Section 3. No amendment to the constitution and bylaws (or to the standard for the breed) that is adopted by the club shall become effective until it has been approved by the Board of Directors of the American Kennel Club.
Section 1. The Club may be dissolved at any time by the written consent of not less than two-thirds of the members in good standing and eligible to vote.

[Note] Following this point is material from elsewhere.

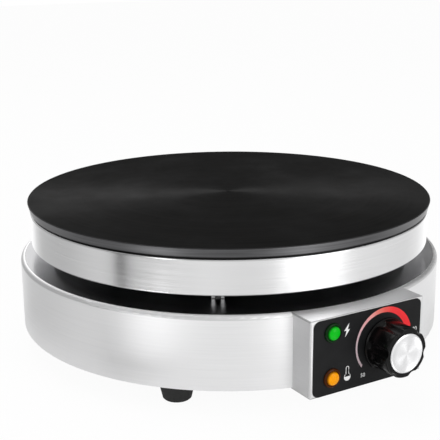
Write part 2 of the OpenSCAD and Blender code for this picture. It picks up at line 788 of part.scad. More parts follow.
// A folded housing, open at the back, whose edges end on the drum
module control_box() {
    depth = box_reach;
    color([0.7, 0.7, 0.7]) on_axis() difference() {
        translate([0, front_y + depth / 2, knob_z])
            round_box([box_w, depth, box_h], box_bend_r);
        translate([0, behind_y + depth / 2, knob_z])
            round_box([box_w - 2 * box_t, depth, box_h - 2 * box_t], box_bend_r - box_t);
        translate([0, 0, drum_z - over]) cylinder(h = drum_h + 2 * over, r = drum_top_r);
        translate([0, 0, box_z - over]) cylinder(h = box_drop + over, r = cover_r + slip);
        facing_front(knob_x, behind_y + over, knob_z) cylinder(h = box_t + 2 * over, d = bush_d + 2 * fit);
        for (z = lamp_places) facing_front(-lamp_x, behind_y + over, z)
            cylinder(h = box_t + 2 * over, d = holder_d + 2 * fit);
    }
}

module label_panel() {
    color([0.12, 0.12, 0.13]) on_axis() difference() {
        facing_front(0, front_y, knob_z) linear_extrude(label_t)
            round_rect(label_w, label_h, label_corner_r);
        facing_front(knob_x, front_y + over, knob_z) cylinder(h = label_t + 2 * over, d = bush_d + 2 * fit);
        for (z = lamp_places) facing_front(-lamp_x, front_y + over, z)
            cylinder(h = label_t + 2 * over, d = holder_d + 2 * fit);
    }
}

// A moulded lens: a flange against the label, a step, and a domed middle
module lamp_lens() {
    dome_h = lens_h - 2;
    ball_r = (lens_dome_d * lens_dome_d / 4 + dome_h * dome_h) / 2 / dome_h;
    rotate_extrude() {
        polygon([
            [0, 0], [lens_d / 2, 0], [lens_d / 2, 1], [lens_d / 2 - 0.8, 2], [0, 2]
        ]);
        intersection() {
            translate([0, 2 + dome_h - ball_r]) circle(ball_r);
            translate([0, 1.5]) square([lens_dome_d / 2, lens_h]);
        }
    }
}

module power_lamp_lens() {
    color([0.05, 0.7, 0.15]) on_axis() facing_front(-lamp_x, label_y, lamp_places[1]) lamp_lens();
}

module heating_lamp_lens() {
    color([1, 0.55, 0.05]) on_axis() facing_front(-lamp_x, label_y, lamp_places[0]) lamp_lens();
}

// A lamp holder: a barrel through the label and the front, with two tabs behind
module lamp_holders() {
    barrel_l = holder_l + box_t + label_t;
    color([0.85, 0.85, 0.8]) on_axis() for (z = lamp_places)
        facing_front(-lamp_x, behind_y + holder_l, z) {
            cylinder(h = barrel_l, d = holder_d);
            for (x = [-1, 1]) translate([x * 2.2 - tab_t / 2, -1.6, -tab_l]) cube([tab_t, 3.2, tab_l]);
        }
}

module lamp_clips() {
    color([0.6, 0.6, 0.6]) on_axis() for (z = lamp_places)
        facing_front(-lamp_x, behind_y + 2, z) difference() {
            linear_extrude(2) round_rect(holder_d + 6, holder_d + 6, 2);
            translate([0, 0, -over]) cylinder(h = 2 + 2 * over, d = holder_d + 2 * fit);
        }
}

// ---- Thermostat and knob ----

// A steel mounting frame, a moulded switch block, a threaded bush and four tabs
module thermostat_body() {
    frame_w = thermostat_w + 6;
    frame_h = thermostat_w - 8;
    frame_t = 1.5;
    color([0.35, 0.3, 0.25]) on_axis() difference() {
        union() {
            facing_front(knob_x, behind_y + frame_t, knob_z) linear_extrude(frame_t)
                round_rect(frame_w, frame_h, 3);
            facing_front(knob_x, thermostat_back_y, knob_z) linear_extrude(thermostat_depth - frame_t + 0.5)
                round_rect(thermostat_w, thermostat_w, 2);
            facing_front(knob_x, behind_y + frame_t, knob_z) cylinder(h = frame_t + bush_l, d = bush_d);
            for (x = [-1, 1], z = [-1, 1])
                translate([knob_x + x * tab_x - tab_w / 2, thermostat_back_y - over, knob_z + z * tab_x])
                    cube([tab_w, tab_l + over, tab_t]);
        }
        facing_front(knob_x, spindle_back_y, knob_z)
            cylinder(h = spindle_back_y - bush_y + over, d = spindle_d + 2 * running_clearance);
    }
}

module thermostat_nut() {
    color([0.75, 0.75, 0.72]) on_axis() facing_front(knob_x, label_y, knob_z)
        hex_nut(bush_nut_d, bush_nut_h, bush_d + 2 * fit);
}

// The round spindle with its flat, from inside the thermostat to the knob
module thermostat_spindle() {
    back = spindle_back_y - slip;
    flat_l = hub_l;
    color([0.8, 0.75, 0.55]) on_axis() facing_front(knob_x, back, knob_z) difference() {
        cylinder(h = back - spindle_tip_y, d = spindle_d);
        translate([-spindle_d, spindle_d / 2 - spindle_flat, back - spindle_tip_y - flat_l])
            cube([2 * spindle_d, spindle_d, flat_l + over]);
    }
}

// The knob's grip: a hollow moulding with scallops, a base skirt with a pointer, and
// a hub that takes the spindle and its spring clip
module knob_grip() {
    grip_r = knob_d / 2;
    wall = 2.6;
    back_l = skirt_back_y - grip_front_y;
    root_r = grip_r - scallop_depth;
    color([0.06, 0.06, 0.06]) on_axis() facing_front(knob_x, skirt_back_y, knob_z) difference() {
        union() {
            difference() {
                rotate_extrude() difference() {
                    polygon([
                        [0, knob_skirt_t], [grip_r, knob_skirt_t], [grip_r - 0.3, back_l - 0.8],
                        [grip_r - 1, back_l], [0, back_l]
                    ]);
                    translate([0, -over]) square([root_r - wall, back_l - 3 + over]);
                }
                for (i = [0:scallop_count - 1]) rotate([0, 0, scallop_turn + i * 360 / scallop_count])
                    translate([root_r + scallop_r, 0, knob_skirt_t + 1.5])
                        cylinder(h = back_l, r = scallop_r);
            }
            rotate_extrude() translate([root_r - wall, 0]) polygon([
                [0, 0], [knob_skirt_d / 2 - root_r + wall, 0],
                [knob_skirt_d / 2 - root_r + wall, knob_skirt_t * 0.5],
                [knob_skirt_d / 2 - root_r + wall - 1, knob_skirt_t], [0, knob_skirt_t + 1]
            ]);
            rotate([0, 0, pointer_turn]) linear_extrude(knob_skirt_t) polygon([
                [knob_skirt_d / 2 - 2, -2.2], [knob_skirt_d / 2 + 1.2, 0], [knob_skirt_d / 2 - 2, 2.2]
            ]);
            translate([0, 0, skirt_back_y - hub_back_y]) cylinder(h = hub_l + 2, d = hub_d);
        }
        translate([0, 0, skirt_back_y - hub_back_y - over]) difference() {
            cylinder(h = hub_l + over, d = spindle_d + 2 * fit);
            translate([-spindle_d, spindle_d / 2 - spindle_flat + fit + clip_t + fit, over])
                cube([2 * spindle_d, spindle_d, hub_l + over]);
        }
    }
}

// The silver cap that fills the front of the grip, spun with a raised, bevelled rim
module knob_cap() {
    cap_r = cap_d / 2;
    color([0.85, 0.85, 0.86]) on_axis() facing_front(knob_x, grip_front_y, knob_z) rotate_extrude()
        polygon([
            [0, 0], [cap_r, 0], [cap_r, cap_t * 0.5], [cap_r - 0.6, cap_t], [cap_r - 1.6, cap_t],
            [cap_r - 2.4, cap_t - cap_dish], [0, cap_t - cap_dish]
        ]);
}

// A spring strip between the spindle's flat and the hub
module knob_clip() {
    color([0.5, 0.55, 0.7]) on_axis() facing_front(knob_x, hub_back_y, knob_z)
        translate([-spindle_d / 4, spindle_d / 2 - spindle_flat + fit / 2, over])
            cube([spindle_d / 2, clip_t, hub_l - 2]);
}

// ---- Terminals and cord entry ----

module terminal_block() {
    color([0.93, 0.92, 0.88]) on_axis() translate([0, block_y, block_z]) difference() {
        translate([-block_l / 2, -block_w / 2, 0]) cube([block_l, block_w, block_h]);
        for (i = [-1:1]) translate([i * pole_pitch, 0, 0]) {
            translate([0, 0, block_h / 2]) rotate([90, 0, 0])
                cylinder(h = block_w + 2 * over, d = wire_hole_d, center = true);
            for (y = [-1, 1]) translate([0, y * block_w / 4, block_h / 2])
                cylinder(h = block_h, d = m4 + 2 * fit);
        }
        for (x = [-1, 1]) translate([x * block_screw_x, 0, -over])
            cylinder(h = block_h + 2 * over, d = block_screw_d + 2 * fit);
    }
}

module terminal_screws() {
    color([0.8, 0.65, 0.3]) on_axis() for (i = [-1:1], y = [-1, 1])
        translate([i * pole_pitch, block_y + y * block_w / 4, block_z + block_h / 2 + wire_hole_d / 2])
            cylinder(h = block_h / 2 - wire_hole_d / 2 - 1, d = m4);
}

module block_screws() {
    color([0.75, 0.75, 0.72]) on_axis() for (x = [-1, 1])
        translate([x * block_screw_x, block_y, block_top_z]) mirror([0, 0, 1])
            screw(block_screw_d, block_h + cover_t, 6.4, small_head_h);
}

// A screwed gland at the back of the drum: hexagon, clamping dome and threaded tail
module cable_gland() {
    r = gland_thread_d / 2;
    color([0.08, 0.08, 0.08]) on_axis() translate([0, drum_r, gland_z]) rotate([-90, 0, 0]) difference() {
        union() {
            translate([0, 0, -gland_tail_l]) cylinder(h = gland_tail_l + 1, r = r);
            hex(gland_hex_d, gland_hex_l);
            translate([0, 0, gland_hex_l]) rotate_extrude() polygon([
                [0, 0], [r + 2.6, 0], [r + 2.6, gland_dome_l * 0.55], [r + 1.6, gland_dome_l * 0.75],
                [r - 1.5, gland_dome_l], [0, gland_dome_l]
            ]);
        }
        translate([0, 0, -gland_tail_l - over])
            cylinder(h = gland_tail_l + gland_hex_l + gland_dome_l + 2 * over, d = gland_bore_d);
    }
}

module gland_locknut() {
    nut_h = 5;
    reach = sqrt(pow(drum_r - drum_t, 2) - pow(gland_hex_d / 2, 2));
    color([0.1, 0.1, 0.1]) on_axis() translate([0, reach - nut_h, gland_z]) rotate([-90, 0, 0])
        hex_nut(gland_hex_d, nut_h, gland_thread_d + 2 * fit);
}

module base_cover() {
    color([0.6, 0.6, 0.62]) on_axis() translate([0, 0, cover_z]) difference() {
        cylinder(h = cover_t, r = cover_r);
        translate([0, 0, -over]) {
            linear_extrude(cover_t + 2 * over)
                at_angles([for (i = [0:vent_count - 1]) 360 * i / vent_count])
                    translate([vent_ring_r, 0]) slot(vent_l, vent_w);
            linear_extrude(cover_t + 2 * over) at_angles([for (i = [0:11]) 30 * i])
                translate([vent_ring_r / 2, 0]) slot(vent_l * 0.7, vent_w);
            at_angles(cover_screw_angles) translate([cover_screw_r, 0, 0])
                cylinder(h = cover_t + 2 * over, d = m4 + 2 * hole_room);
            at_angles(foot_angles) translate([foot_circle_r, 0, 0])
                cylinder(h = cover_t + 2 * over, d = m5 + 2 * hole_room);
            for (x = [-1, 1]) translate([x * block_screw_x, block_y, 0])
                cylinder(h = cover_t + 2 * over, d = block_screw_d + 2 * fit);
        }
    }
}

module cover_screws() {
    color([0.75, 0.75, 0.72]) on_axis() at_angles(cover_screw_angles)
        translate([cover_screw_r, 0, cover_z]) screw(m4, cover_t + drum_t + 3, small_head_d, small_head_h);
}

// ---- Feet ----

// A tapered rubber foot with a collar at the top and a recess for its screw
module rubber_foot(angle) {
    color([0.08, 0.08, 0.08]) on_axis() rotate([0, 0, angle]) translate([foot_circle_r, 0, 0])
    difference() {
        rotate_extrude() polygon([
            [0, 0], [foot_bottom_d / 2 - 1, 0], [foot_bottom_d / 2, 1],
            [foot_top_d / 2 - 1, foot_h - 4], [foot_top_d / 2, foot_h - 3],
            [foot_top_d / 2, foot_h], [0, foot_h]
        ]);
        translate([0, 0, -over]) cylinder(h = foot_h - foot_screw_grip + over, d = foot_recess_d);
        cylinder(h = foot_h + over, d = m5 + 2 * fit);
    }
}
module foot_front_left() rubber_foot(foot_angles[0]);
module foot_front_right() rubber_foot(foot_angles[1]);
module foot_rear_left() rubber_foot(foot_angles[2]);
module foot_rear_right() rubber_foot(foot_angles[3]);

module foot_screws() {
    color([0.75, 0.75, 0.72]) on_axis() at_angles(foot_angles)
        translate([foot_circle_r, 0, foot_h - foot_screw_grip])
            screw(m5, foot_screw_grip + cover_t + m5_nut_h + 1, m5_head_d, m5_head_h);
}

module foot_nuts() {
    color([0.75, 0.75, 0.72]) on_axis() at_angles(foot_angles)
        translate([foot_circle_r, 0, cover_z + cover_t]) hex_nut(m5_nut_d, m5_nut_h, m5 + 2 * fit);
}

griddle_plate();
heating_element_outer();
heating_element_inner();
element_clamps();
plate_studs();
clamp_nuts();
stud_nuts();
thermostat_bulb();
bulb_clip();
capillary_tube();
thermal_cutout();
plate_screws();
heat_reflector();
insulation_disc();
pan_floor();
upper_skirt();
stand_offs();
stand_off_screws();
stand_off_nuts();
wiring_conduit();
conduit_nut();
element_leads();
drum_top();
drum_shell();
control_box();
label_panel();
power_lamp_lens();
heating_lamp_lens();
lamp_holders();
lamp_clips();
thermostat_body();
thermostat_nut();
thermostat_spindle();
knob_grip();
knob_cap();
knob_clip();
terminal_block();
terminal_screws();
block_screws();
cable_gland();
gland_locknut();
base_cover();
cover_screws();
foot_front_left();
foot_front_right();
foot_rear_left();
foot_rear_right();
foot_screws();
foot_nuts();
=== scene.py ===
# An electric crepe maker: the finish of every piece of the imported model, the mouldings
# and prints that the solids leave plain, and the studio it is shown in. Metres, +Z up.
import math

import bmesh
import bpy
from mathutils import Matrix, Vector


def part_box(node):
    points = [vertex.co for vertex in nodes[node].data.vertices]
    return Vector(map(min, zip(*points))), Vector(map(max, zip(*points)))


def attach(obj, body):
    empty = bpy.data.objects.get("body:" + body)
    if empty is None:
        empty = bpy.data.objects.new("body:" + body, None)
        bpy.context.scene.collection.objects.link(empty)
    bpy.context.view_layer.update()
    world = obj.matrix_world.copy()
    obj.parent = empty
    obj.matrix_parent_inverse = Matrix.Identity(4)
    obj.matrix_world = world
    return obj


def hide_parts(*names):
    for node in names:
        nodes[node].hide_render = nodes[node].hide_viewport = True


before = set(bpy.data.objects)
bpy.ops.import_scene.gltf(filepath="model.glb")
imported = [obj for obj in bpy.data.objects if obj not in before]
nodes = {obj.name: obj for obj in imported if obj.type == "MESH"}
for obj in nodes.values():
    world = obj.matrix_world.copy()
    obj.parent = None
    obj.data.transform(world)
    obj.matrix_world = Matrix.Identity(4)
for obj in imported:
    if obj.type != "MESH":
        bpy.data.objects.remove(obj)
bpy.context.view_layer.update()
scene = bpy.context.scene


# ---- The view ----
# A long lens stands a little above the maker, to the left of its control box, and looks
# slightly down on it.
eye = Vector((-0.5027, -0.81255, 0.3784))
heading = math.radians(30.84)
downward = math.radians(15.45)
roll = math.radians(-0.46)
lens_mm = 80.46
sensor_mm = 36.0
nearest_seen = 0.05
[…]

In the event of dissolution of the Club, other than for purposed of reorganization, whether voluntary or involuntary or by operation of the law, none of the property of the Club nor any proceeds thereof, nor any assets of the Club shall be distributed to any members of the Club, but after payment of the debts of the Club, its property and assets shall be given to a charitable organization for the benefit of dogs, this organization to be selected by the Board.
Order of Business
Section 1. At meetings of the Club, the order of business so far as the character and nature of the meeting may permit may be as follows:
Minutes of Last Meeting
Reports of Officers
Reports of Committees
Report on Board Meeting
Election of Officers and Board (at annual meeting)
Section 2. At meetings of the Board, the order of business, unless otherwise directed by a majority vote of those present, shall be as follows:
Minutes of the Last Meeting
Reports of Officers
Reports of Committees
Election of New Members
Section 1. The rules contained in the current edition of Robert’s Rules of Order, Newly Revised shall govern the club in all cases to which they are applicable and in which they are not inconsistent with these By-Laws and any other special rules of order the Club may adopt.